Countering this in international media by offering more balanced views for a global audience is near impossible as censorship is rife. There almost seems to be a global compact to control the narrative, a propaganda war powered by today’s digital technology.
Westerners? I'm foreign-born Chinese, and you couldn't pay me to enter China. My anti-ccp sentiments combined with their sense of ownership of all Chinese people regardless of birth nation means I'm probably on a low priority list somewhere.
China is the one county that could just tell Russia to get out of Ukraine. Same with North Korea. Just look at who they hang out with and you know quite a lot.
Why would they? The Global South is completely unaligned with the West on the Russia-Ukraine issue. It's an issue between Russia and the West, not a global issue.
While it is true that insane propaganda is off the charts, for example in my own country Australia we're chaining ourselves to the fading star of the usa and the UK militarily despite having:
different trade interests
different geopolitical interests
different cultural interests
all while the usa government tries it's hardest to undermine our economic policy, erase our culture, and distort our politics towards their own demended lines.

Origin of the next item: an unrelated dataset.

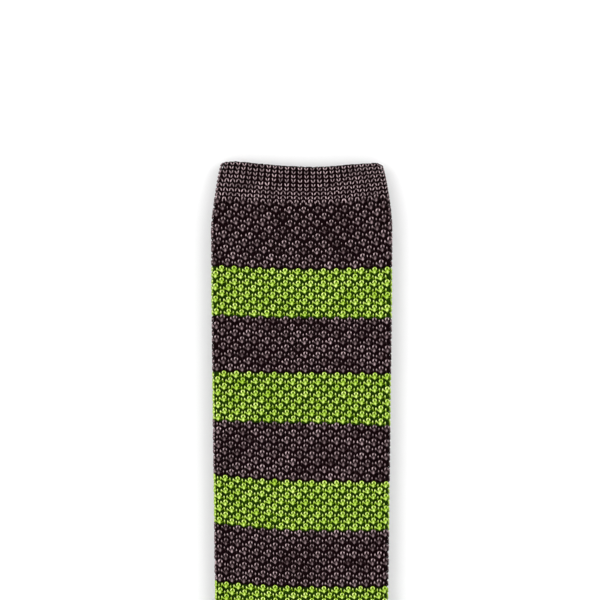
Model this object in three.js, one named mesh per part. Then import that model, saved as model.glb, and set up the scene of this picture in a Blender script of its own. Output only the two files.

There is zero evidence the chinese government does not want to do the same. They have interfered in our media, our education systems, there has been stupid petty trade squabbles with both "sides" using us for their own ends.
When chinese diplomats speak to our media, even in excruciatingly fair interviews, the pattern is the same slimey deny deny deny and legal quibble that usa diplomats engage in. Their media is insanely critical of Australian life too.
There are no good guys in this power struggle and looking for one is childish thinking.
Even this article refuses to address the notion that the chinese government has ever conducted itself in a condemnable manner.
*Chandran Nair is the founder and CEO of the Global Institute for Tomorrow. He is the author of “Dismantling Global White Privilege: Equity for a Post-Western World” (Penguin Random House, 2022). *
Mainstream Western media frequently engages in relentless China-bashing by regurgitating trivial or fabricated stories without evidence. Positive stories about China are rare. Reporting typically adheres to three ideas - that China is a threat, must be linked to all global issues, and that curbing its rise is legitimate despite hundreds of millions gaining a better life. This betrays an imperial view that the West decides which nations participate in the global economy. The media war is powered by technology in a new propaganda era, with Western outlets assuming conflict is inevitable rather than promoting multilateralism.
Dismantling the dominance of Western media will be difficult but investing in alternative sources worldwide could provide more balanced views for local audiences.